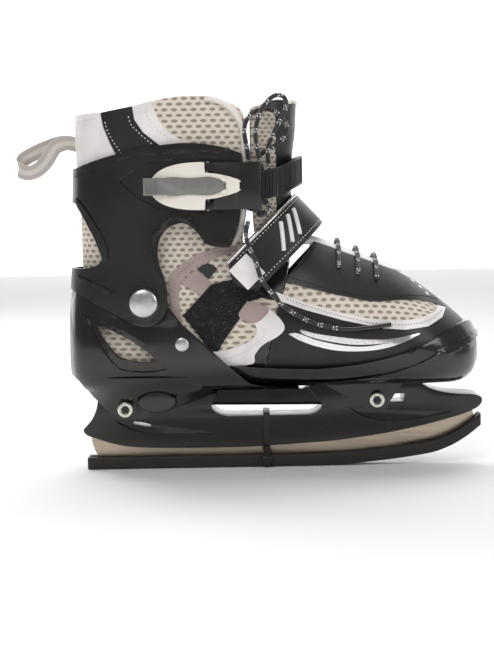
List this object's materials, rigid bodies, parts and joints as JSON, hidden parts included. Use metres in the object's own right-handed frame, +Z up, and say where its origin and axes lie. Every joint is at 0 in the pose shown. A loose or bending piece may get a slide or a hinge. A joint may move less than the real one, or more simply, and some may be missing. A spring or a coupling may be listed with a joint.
{
  "type": "adjustable ice skate",
  "caption": "Right-foot ice skate: soft boot in a hard shell with hinged cuff, ratchet buckle, straps and laces, sliding toe, steel blade in a holder and a tied-on blade guard.",
  "frame": {"origin": "on the flat underside of the blade guard, below the middle of the skate", "axes": "+X to the toe, +Y to the inner side of the foot, +Z up"},
  "size_m": [0.3205, 0.1117, 0.2558],
  "materials": {
    "steel": "satin ground steel",
    "zinc": "zinc-plated, bright",
    "satin": "satin nickel",
    "cuff_plastic": "matte black",
    "shell_plastic": "glossy black",
    "holder_plastic": "semi-gloss black",
    "guard_plastic": "matte black",
    "ivory_plastic": "ivory, semi-gloss",
    "grey_plastic": "metallic grey",
    "mesh": "cream spacer mesh",
    "leather": "black synthetic leather",
    "white_leather": "white synthetic leather",
    "hook_tape": "black hook-and-loop",
    "lace": "braided black with white flecks",
    "foam": "dark grey foam and lining"
  },
  "bodies": {
    "chassis": {"blade": "steel", "blade_holder": "holder_plastic", "blade_guard": "guard_plastic", "cable_tie": "guard_plastic", "heel_shell": "shell_plastic", "rear_bolt": "zinc", "rear_nut": "zinc", "small_rivet_lateral": "satin", "small_rivet_medial": "satin", "quarter": "mesh", "hook_tape": "hook_tape", "insole": "foam", "toe_gusset_lateral": "foam", "toe_gusset_medial": "foam", "instep_strap_root": "leather"},
    "toe": {"toe_shell": "shell_plastic", "vamp": "leather", "tongue_lower": "leather", "front_bolt": "zinc", "front_nut": "zinc", "size_rack": "grey_plastic", "lace_row_1": "lace", "lace_row_2": "lace", "lace_row_3": "lace"},
    "cuff_body": {"cuff": "cuff_plastic", "pivot_rivet_lateral": "satin", "pivot_rivet_medial": "satin", "collar": "mesh", "tongue_upper": "leather", "heel_loop": "white_leather", "buckle_housing": "cuff_plastic", "pawl_pin": "zinc", "ladder_strap_root": "cuff_plastic", "ladder_rivet": "satin", "lace_knot": "lace", "lace_bow_rear": "lace", "lace_bow_front": "lace", "lace_tail_lateral": "lace"},
    "button": {"size_button": "shell_plastic", "latch_hook": "satin", "button_spring": "zinc"},
    "lever": {"buckle_lever": "ivory_plastic", "lever_pin": "zinc", "tab_pin": "zinc"},
    "tab": {"release_tab": "grey_plastic"},
    "pawl": {"ratchet_pawl": "satin"},
    "ladder": {"ladder_strap": "cuff_plastic"},
    "strap": {"instep_strap": "leather", "strap_badge": "white_leather"}
  },
  "joints": [
    {"name": "toe_slide", "type": "slide", "parent": "chassis", "child": "toe", "axis": [1, 0, 0], "range_m": [0, 0.02], "deforming": ["lace_bow_rear", "lace_bow_front", "lace_tail_lateral"]},
    {"name": "cuff_flex", "type": "hinge", "parent": "chassis", "child": "cuff_body", "pos_m": [-0.093, 0, 0.1188], "axis": [0, 1, 0], "range_deg": [0, 10], "stiffness_Nm_per_rad": 20, "deforming": ["lace_bow_rear", "lace_bow_front", "lace_tail_lateral", "lace_knot", "instep_strap", "strap_badge"]},
    {"name": "button_press", "type": "slide", "parent": "chassis", "child": "button", "axis": [0, 1, 0], "range_m": [0, 0.003], "stiffness_N_per_m": 900, "deforming": ["button_spring"]},
    {"name": "lever_open", "type": "hinge", "parent": "cuff_body", "child": "lever", "pos_m": [-0.03, -0.0574, 0.1952], "axis": [0, 0, 1], "range_deg": [0, 75]},
    {"name": "tab_lift", "type": "hinge", "parent": "lever", "child": "tab", "pos_m": [-0.038, -0.0609, 0.1952], "axis": [0, 0, 1], "range_deg": [0, 8], "stiffness_Nm_per_rad": 0.05},
    {"name": "pawl_lift", "type": "hinge", "parent": "cuff_body", "child": "pawl", "pos_m": [-0.0486, -0.0498, 0.1952], "axis": [0, 0, 1], "range_deg": [0, 8], "stiffness_Nm_per_rad": 0.05},
    {"name": "ladder_swing", "type": "hinge", "parent": "cuff_body", "child": "ladder", "pos_m": [-0.0335, 0.0462, 0.2], "axis": [0, 0, 1], "range_deg": [0, 60], "deforming": ["lace_bow_rear", "lace_bow_front", "lace_tail_lateral"]},
    {"name": "strap_peel", "type": "hinge", "parent": "chassis", "child": "strap", "pos_m": [-0.0318, 0.0468, 0.1311], "axis": [-0.6919, 0, 0.7219], "range_deg": [0, 60], "deforming": ["lace_bow_rear", "lace_bow_front", "lace_tail_lateral"]}
  ]
}
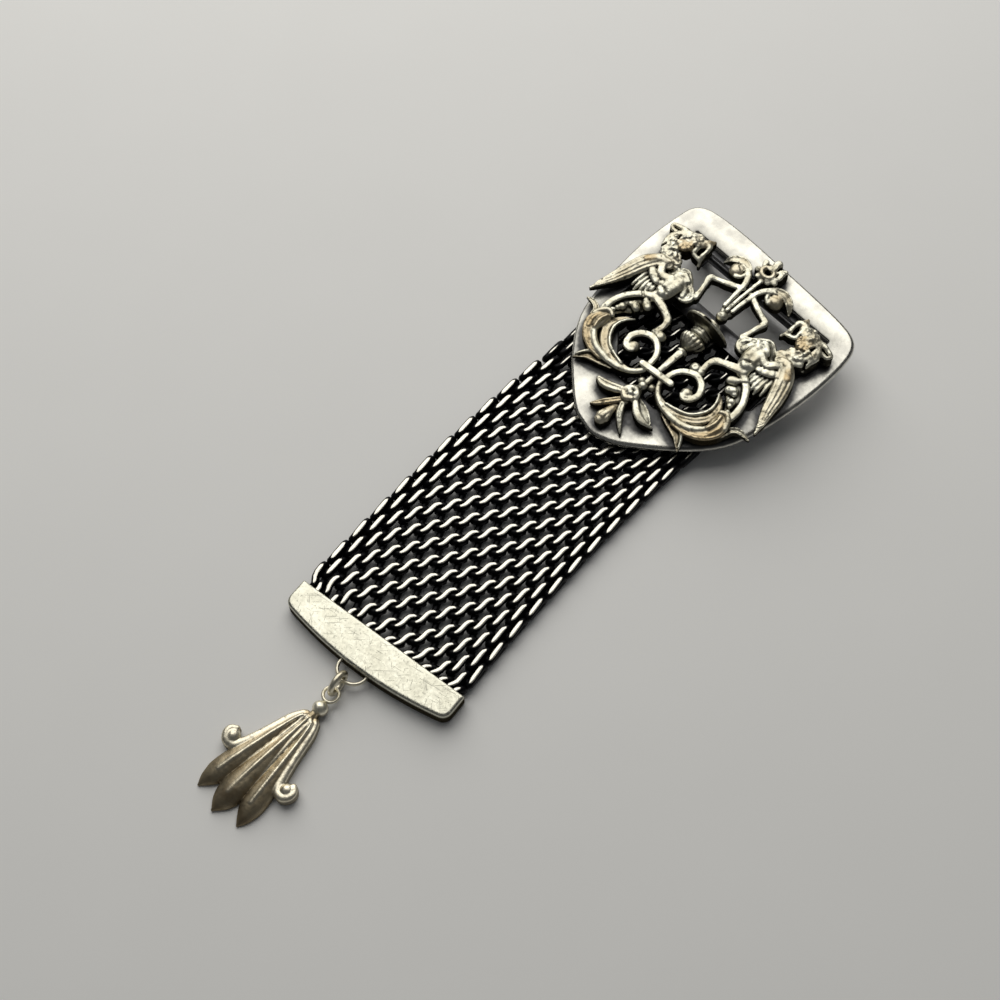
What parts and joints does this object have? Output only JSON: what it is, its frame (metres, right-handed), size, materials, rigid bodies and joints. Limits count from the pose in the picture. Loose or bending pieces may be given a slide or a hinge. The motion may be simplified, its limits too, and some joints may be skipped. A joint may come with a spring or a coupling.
{
  "type": "charm brooch",
  "caption": "Brooch with a pierced shield plate, an openwork crest of griffins and an urn, a woven metal ribbon, an end bar and a palmette drop on a jump ring.",
  "frame": {"origin": "centre of the whole brooch's box, on the surface that it lies on", "axes": "+Y is up when the brooch is worn, from the drop to the shield; +Z faces the viewer, away from the surface; +X is to the viewer's right"},
  "size_m": [0.0356, 0.109, 0.0095],
  "materials": {
    "plate": "pale antique silver with fine scratches and dark tarnish beside the relief",
    "crest": "antique silver cast relief with a yellow tint and blackened hollows",
    "hanger": "satin silver",
    "mesh": "blackened wire, polished bright on top",
    "bar": "pale scratched silver, darker and yellow on its edge",
    "ring": "dark antique brass",
    "drop": "antique brass with pale ridges and brown hollows",
    "pin": "satin grey metal"
  },
  "bodies": {
    "root": {"shield_plate": "plate", "griffin_crest": "crest", "mesh_hanger": "hanger", "mesh_band": "mesh", "end_bar": "bar", "jump_ring": "ring", "palmette_drop": "drop", "pin_back": "pin"}
  },
  "joints": []
}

::::::

What the task requires ▸ Each line that has the word "joints" should be copied.

Exercise response ▸
List this object's materials, rigid bodies, parts and joints as JSON, hidden parts included. Use metres in the object's own right-handed frame, +Z up, and say where its origin and axes lie. Every joint is at 0 in the pose shown. A loose or bending piece may get a slide or a hinge. A joint may move less than the real one, or more simply, and some may be missing. A spring or a coupling may be listed with a joint.
  "joints": [
What parts and joints does this object have? Output only JSON: what it is, its frame (metres, right-handed), size, materials, rigid bodies and joints. Limits count from the pose in the picture. Loose or bending pieces may be given a slide or a hinge. The motion may be simplified, its limits too, and some joints may be skipped. A joint may come with a spring or a coupling.
  "joints": []